Les années de l'antipsychiatrie, les années Laing, les pratiques de rue dans les villes italiennes, le rôle de La Borde ou d'autres institutions légendaires sont oubliés et passés littéralement à la trappe. La folie ne donne plus guère à penser et les lits pour malades mentaux sont démesurément réduits alors même que les sciences cognitives ont pris le dessus au sein des facultés de médecine en charge de la formation des rares psychiatres. Rien ne vaut une bonne connaissance du cerveau et des médicaments ad hoc, parler de la douleur, celle qui rend fou parce que insupportable, fait perdre du temps et de l'argent.
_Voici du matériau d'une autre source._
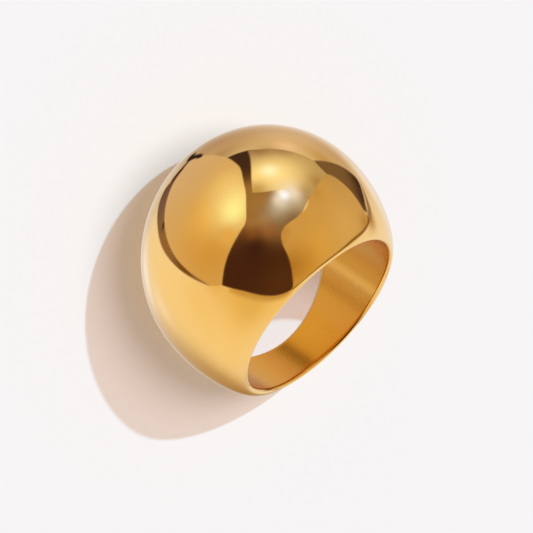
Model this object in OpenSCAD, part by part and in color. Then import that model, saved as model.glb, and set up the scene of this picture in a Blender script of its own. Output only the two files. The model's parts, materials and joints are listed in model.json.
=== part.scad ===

On aurait bien du mal à refaire aujourd'hui le numéro ­d'Esprit publié en 1952, porté entre autres par le psychiatre Henri Ey, intitulé Misère de la psychiatrie. On peinerait à promouvoir encore les expériences de psychiatrie de secteur valorisées dans cette revue par Jacques Hochman dans les années 1970.
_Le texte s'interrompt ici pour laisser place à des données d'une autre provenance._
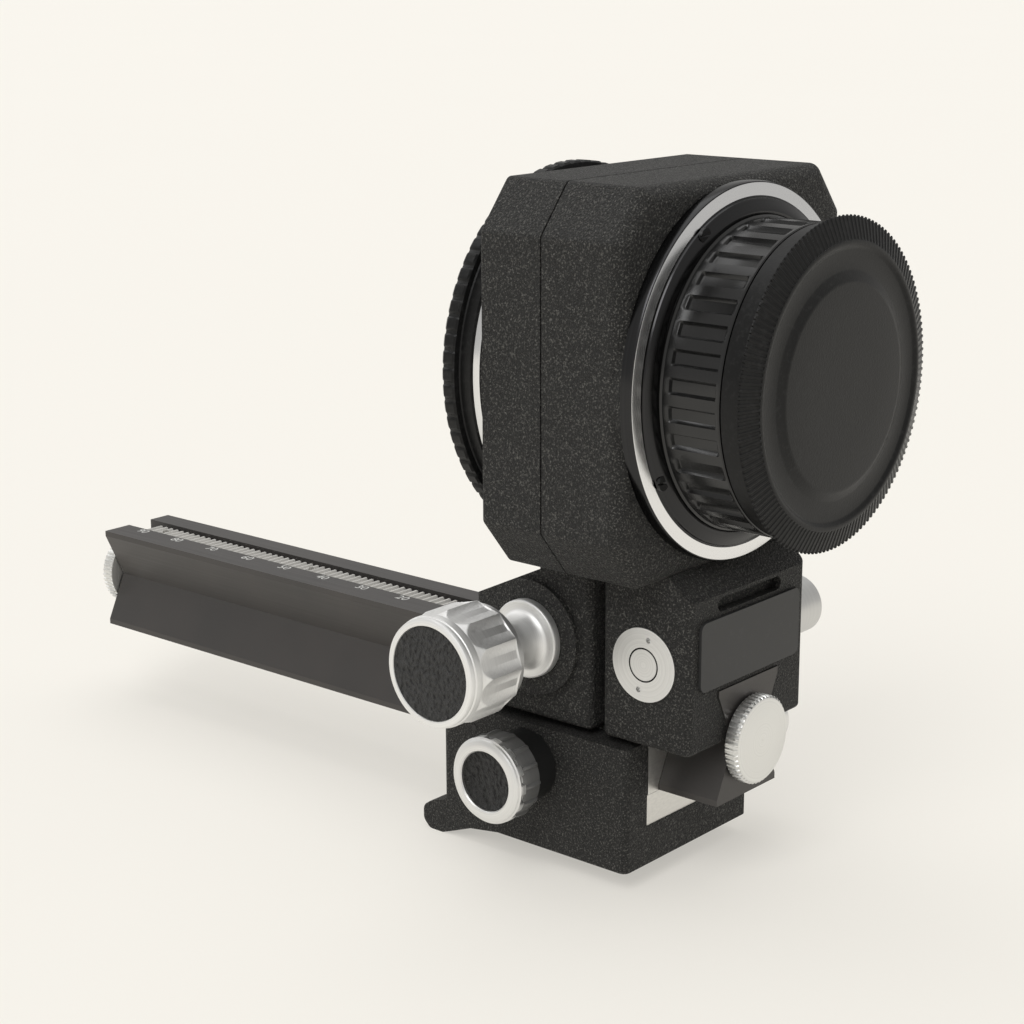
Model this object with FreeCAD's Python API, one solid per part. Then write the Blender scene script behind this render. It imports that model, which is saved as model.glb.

Pourtant, un paradoxe n'est pas suffisamment pris en compte. La folie est évacuée des institutions et des discours mais elle est omniprésente autour de nous. Il n'est pas indispensable d'être un psychothérapeute averti pour observer que la maladie mentale se promène désormais dans les rues. En ce sens, nous vivons involontairement l'expérience italienne des années 1970 qui avait mis les malades mentaux dans les rues. Si le président Sarkozy s'en prend d'abord aux récidivistes sexuels et craint les passages à l'acte, il ne se préoccupe guère de ces fous errants qui traînent leur misère corporelle et psychique dans les rues, il ne s'y intéresse que s'ils « pètent les plombs » et deviennent violents.

Les économies à opérer dans le service public médical justifient-elles de mettre tous les maux sur le même plan ? Les médicaments sont-ils une contrepartie suffisante à l'absence d'écoute et de paroles ? Mais que représente donc cette société qui jette dehors ceux qui ne se sentent pas bien et ne leur offrent comme espaces d'accueil provisoires, comme aux toxicomanes, que des prisons devenues des jungles humaines ?

Telle est la situation : on vit dans un monde apparemment sans folie alors même que fous et malades mentaux font peur car ils sont partout et nulle part. Il y a là quelque chose de déroutant dans cette époque qui se veut sans folie, précautionneuse alors qu'elle fonctionne pourtant « à la folie ».

Luc Moullet, un cinéaste iconoclaste, a réalisé récemment La terre de la folie, un film inattendu sur ce qu'il appelle le triangle de la folie (un triangle géographique autour de la ville de Digne dans les Alpes-de-Haute-Provence). Mais on peut lui signaler que la folie est contagieuse et atteint des zones qui ne sont ni rurales, ni montagnardes, ni en déshérence. Les plus hautes solitudes et les souffrances extrêmes ne sont pas le propre des mondes retirés. La folie est là et bien là, elle est le fait d'un monde où il n'y a plus de valeur que l'argent pour se mesurer les uns aux autres puisque « je ne vaux que ce que je coûte ». Dans ce monde de folie qui vit au rythme boursier du Cac 40 et des crises à répétition, le fou est cependant absent puisqu'il ne vaut rien et ne doit donc rien coûter.

Alors qu'on n'en finit plus d'attendre le passage à l'acte du trader fou, les « pétages de plomb » de la finance, il y a une folie globale à l'origine de la chape de plomb qui pèse sur la folie elle-même car on sent bien que cette société disjoncte. Bien des comportements sont qualifiés de fous, à commencer par ceux des pyromanes en tous gen­res, à la Bourse ou ailleurs, qui ne savent pas que l'argent rend fou.

Une société qui ne sait pas parler de sa folie est un monde qui se croit surhumain et a oublié que la part de folie de chacun d'entre nous, ces zones border-line où l'humain est bancal, est l'affaire de tous. Pour ne pas voir notre propre folie partagée, on met les fous à la rue pour surtout ne pas en parler.